O documento também fala de tomar decisões sobre se ter filhos depois de reflectir sobre o que se está ouvindo em consciência, citando o documento conciliar Gaudium et Spes, para dizer: «A escolha responsável da procriação supõe a formação da consciência, que é o ‘centro mais secreto e o santuário do homem, no qual se encontra a sós com Deus, cuja voz se faz ouvir na intimidade do seu ser’».

Aparentemente, o texto original escrito pela equipa de elaboração foi brevemente alterado no intuito de se conseguir chegar a um consenso.

Por fim, no outro assunto polémico – o relativo aos homossexuais –, o Sínodo disse que eles fazem parte das nossas famílias e citou documentos eclesiásticos que dizem que estas pessoas devem ser «respeitadas na sua dignidade e recebidas com respeito, com o cuidado de evitar ‘todo o tipo de discriminação injusta’». O Sínodo não foi além do ponto em que os bispos americanos se encontravam na sua mensagem pastoral de 1997, intitulada «Always Our Children».

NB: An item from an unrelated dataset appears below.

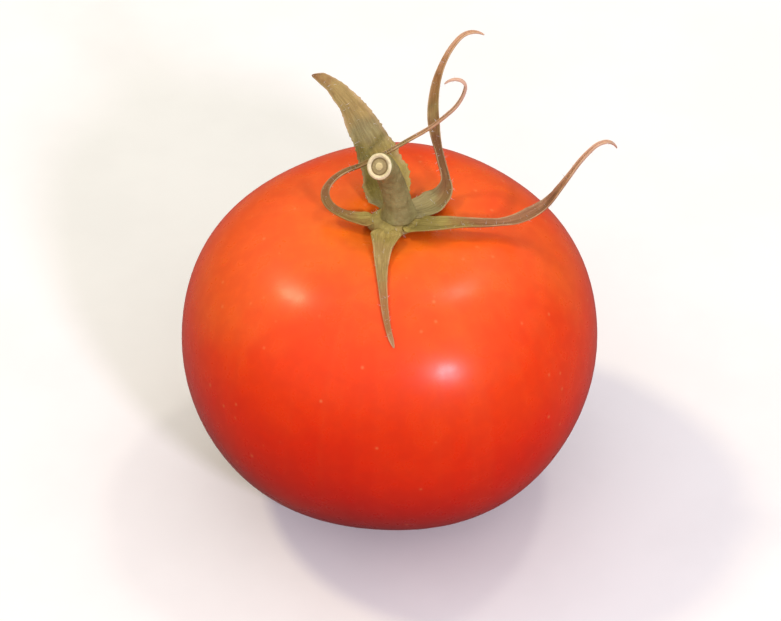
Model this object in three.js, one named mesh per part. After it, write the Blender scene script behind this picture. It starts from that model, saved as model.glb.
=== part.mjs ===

O documento também critica as organizações internacionais que condicionam a ajuda financeira para países em desenvolvimento com base no reconhecimento legal dos casamentos homoafectivos.

Então, quem venceu?

• Claramente a comissão de redacção, que teria feito um trabalho inadequado caso o seu texto fosse rejeitado.

• Os alemães que se mostraram ser verdadeiros religiosos dispostos a manterem o diálogo até que se alcance um acordo, em vez de lançar condenações uns contra os outros.

• O Papa Francisco, que conduziu um Sínodo onde se trocaram ideias e em que se debateu com completa abertura.

• As famílias católicas de todos os tipos, que receberam a atenção indivisa dos Padres Sinodais durante estas três semanas.

Quem perdeu? Aqueles que quiseram enfatizar o direito em detrimento da misericórdia; aqueles que se opuseram a quaisquer mudanças na prática eclesial.

Porque sei que perderam? Porque foram os que ferozmente atacaram os parágrafos que diziam respeito ao divórcio e ao segundo casamento, mas acabaram por ser derrotados quando se contaram os votos [ndr: há controvérsias].

Nos próximos dias, os conservadores poderão tentar contornar as recomendações finais do Sínodo de uma forma que apoie a posição deles, mas não poderão sair-se bem a não ser que respondam à pergunta: «Então porque se opuseram tão ferozmente a estes parágrafos?»

Com frequência tenho dito que, como cientista social, sou um pessimista, mas como cristão, preciso ter esperança. O Sínodo não conseguiu aprovar tudo o que eu queria, e um consenso precisou ser alcançado por meio da ambiguidade. Então o meu pessimismo não está completamente equivocado.

Por outro lado, o Sínodo apontou a Igreja para a direcção certa, e, conforme nos lembra o Papa Francisco, a sinodalidade não é apenas uma experiência de três semanas; está no coração de como deseja ver a Igreja trabalhar no futuro. Isso dá-me esperança.